*Data*.
* * * * *

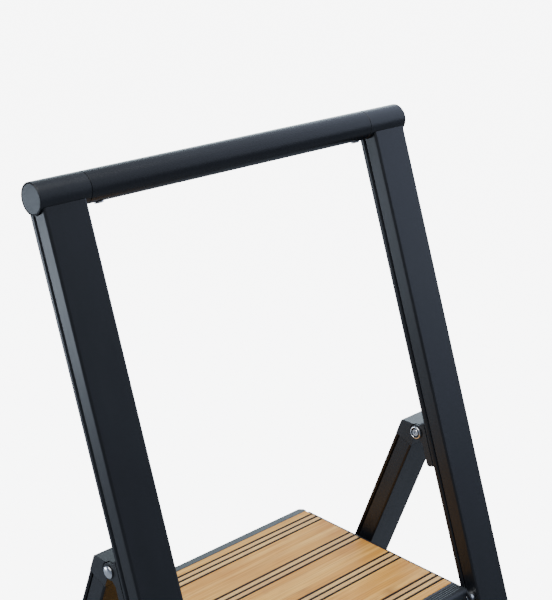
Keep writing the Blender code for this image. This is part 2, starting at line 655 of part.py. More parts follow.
for tread_name, level in (("top_tread", TREAD_LEVEL), ("lower_tread", TREAD_LEVEL - STEP_PITCH)):
    pivot_s = pivot_on_rail(level)
    pivot_y = pivot_s * math.sin(RAIL_LEAN) + PIVOT_DEPTH * math.cos(RAIL_LEAN)
    setback = pivot_y - level * math.tan(RAIL_LEAN)
    turning = empty(tread_name, (0, RAIL_Y + pivot_y, level - PIVOT_DROP))
    tread(tread_name, turning, setback)
    if tread_name == "top_tread":
        tread_catches(turning, setback)
        for side_name, side in SIDES:
            hung = empty("tie_" + side_name, (0, RAIL_Y + pivot_y + TIE_REACH,
                                              level - PIVOT_DROP - TIE_DROP))
            tie_bar(side_name, side, hung, STEP_PITCH / math.cos(RAIL_LEAN))
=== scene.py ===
"""Looks of a slim folding step stool with a hand rail and bamboo treads, in its open pose.

Metres, X across, Y to the rear, Z up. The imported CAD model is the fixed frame; each section
below dresses one piece or one group of like pieces, in the order they are put together.
"""
import json
import math

import bmesh
import bpy
from mathutils import Matrix, Vector


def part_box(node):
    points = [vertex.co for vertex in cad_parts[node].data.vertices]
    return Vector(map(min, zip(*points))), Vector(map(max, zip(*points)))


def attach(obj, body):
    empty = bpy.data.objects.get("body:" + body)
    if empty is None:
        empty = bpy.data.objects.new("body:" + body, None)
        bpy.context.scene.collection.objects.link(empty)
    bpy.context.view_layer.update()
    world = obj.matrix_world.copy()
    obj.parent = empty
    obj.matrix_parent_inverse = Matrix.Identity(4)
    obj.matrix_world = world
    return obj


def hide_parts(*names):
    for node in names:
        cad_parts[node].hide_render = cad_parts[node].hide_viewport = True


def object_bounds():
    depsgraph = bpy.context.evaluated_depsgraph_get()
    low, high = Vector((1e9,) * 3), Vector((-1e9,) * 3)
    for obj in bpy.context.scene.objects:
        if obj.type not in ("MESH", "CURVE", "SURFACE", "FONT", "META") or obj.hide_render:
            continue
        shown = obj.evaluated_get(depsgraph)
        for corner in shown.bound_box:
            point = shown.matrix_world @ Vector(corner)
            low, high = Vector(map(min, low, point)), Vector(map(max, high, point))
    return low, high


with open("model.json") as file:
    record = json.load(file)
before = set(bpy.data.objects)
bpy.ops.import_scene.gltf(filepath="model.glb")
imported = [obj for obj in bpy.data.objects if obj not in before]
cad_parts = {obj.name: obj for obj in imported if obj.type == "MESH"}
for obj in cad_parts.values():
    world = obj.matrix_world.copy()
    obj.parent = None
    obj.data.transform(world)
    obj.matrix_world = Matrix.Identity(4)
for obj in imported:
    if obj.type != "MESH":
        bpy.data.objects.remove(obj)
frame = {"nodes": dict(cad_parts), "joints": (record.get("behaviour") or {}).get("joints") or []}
cad_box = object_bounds()


# ---- Studio: camera, floor and light ----
# The camera stands to the left of the front rails, a little above the hand rail. Soft lamps
# stand overhead and at the rear on both sides. Floor and surroundings look white to the camera
# alone; for the object the surroundings are dim, and grow brighter towards the right.

joints = {joint["name"]: joint for joint in frame["joints"]}
top_pivot = Vector(joints["top_tread_fold"]["pos_m"])
lower_pivot = Vector(joints["lower_tread_fold"]["pos_m"])
rail_lean = math.atan2(top_pivot.y - lower_pivot.y, top_pivot.z - lower_pivot.z)
tread_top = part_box("top_tread_board")[1][2]
pivot_depth = 0.011
rail_front = top_pivot.y - pivot_depth / math.cos(rail_lean)
rail_front += (tread_top - top_pivot.z) * math.tan(rail_lean)

camera_data = bpy.data.cameras.new("camera")
camera_data.sensor_fit = "HORIZONTAL"
camera_data.sensor_width = 36
camera_data.lens = 90.23
camera_data.shift_x = 0.0089
camera_data.shift_y = -0.0453
camera_from_rails = (-0.8292, -0.7465, 0.7571)
camera_tilt = math.radians(90 - 18.76)
camera_heading = math.radians(-43.76)
camera = bpy.data.objects.new("camera", camera_data)
camera.location = (camera_from_rails[0], rail_front + camera_from_rails[1],
                   tread_top + camera_from_rails[2])
camera.rotation_euler = (camera_tilt, 0, camera_heading)
bpy.context.collection.objects.link(camera)
bpy.context.scene.camera = camera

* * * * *

*What is needed*. Which lines above run from the one containing "pivot_y = pivot_s" down to the one containing "Vector(map(max, high, point))"? Repeat exactly those, both ends included, and nothing else.

*Written solution*.
    pivot_y = pivot_s * math.sin(RAIL_LEAN) + PIVOT_DEPTH * math.cos(RAIL_LEAN)
    setback = pivot_y - level * math.tan(RAIL_LEAN)
    turning = empty(tread_name, (0, RAIL_Y + pivot_y, level - PIVOT_DROP))
    tread(tread_name, turning, setback)
    if tread_name == "top_tread":
        tread_catches(turning, setback)
        for side_name, side in SIDES:
            hung = empty("tie_" + side_name, (0, RAIL_Y + pivot_y + TIE_REACH,
                                              level - PIVOT_DROP - TIE_DROP))
            tie_bar(side_name, side, hung, STEP_PITCH / math.cos(RAIL_LEAN))
=== scene.py ===
"""Looks of a slim folding step stool with a hand rail and bamboo treads, in its open pose.

Metres, X across, Y to the rear, Z up. The imported CAD model is the fixed frame; each section
below dresses one piece or one group of like pieces, in the order they are put together.
"""
import json
import math

import bmesh
import bpy
from mathutils import Matrix, Vector


def part_box(node):
    points = [vertex.co for vertex in cad_parts[node].data.vertices]
    return Vector(map(min, zip(*points))), Vector(map(max, zip(*points)))


def attach(obj, body):
    empty = bpy.data.objects.get("body:" + body)
    if empty is None:
        empty = bpy.data.objects.new("body:" + body, None)
        bpy.context.scene.collection.objects.link(empty)
    bpy.context.view_layer.update()
    world = obj.matrix_world.copy()
    obj.parent = empty
    obj.matrix_parent_inverse = Matrix.Identity(4)
    obj.matrix_world = world
    return obj


def hide_parts(*names):
    for node in names:
        cad_parts[node].hide_render = cad_parts[node].hide_viewport = True


def object_bounds():
    depsgraph = bpy.context.evaluated_depsgraph_get()
    low, high = Vector((1e9,) * 3), Vector((-1e9,) * 3)
    for obj in bpy.context.scene.objects:
        if obj.type not in ("MESH", "CURVE", "SURFACE", "FONT", "META") or obj.hide_render:
            continue
        shown = obj.evaluated_get(depsgraph)
        for corner in shown.bound_box:
            point = shown.matrix_world @ Vector(corner)
            low, high = Vector(map(min, low, point)), Vector(map(max, high, point))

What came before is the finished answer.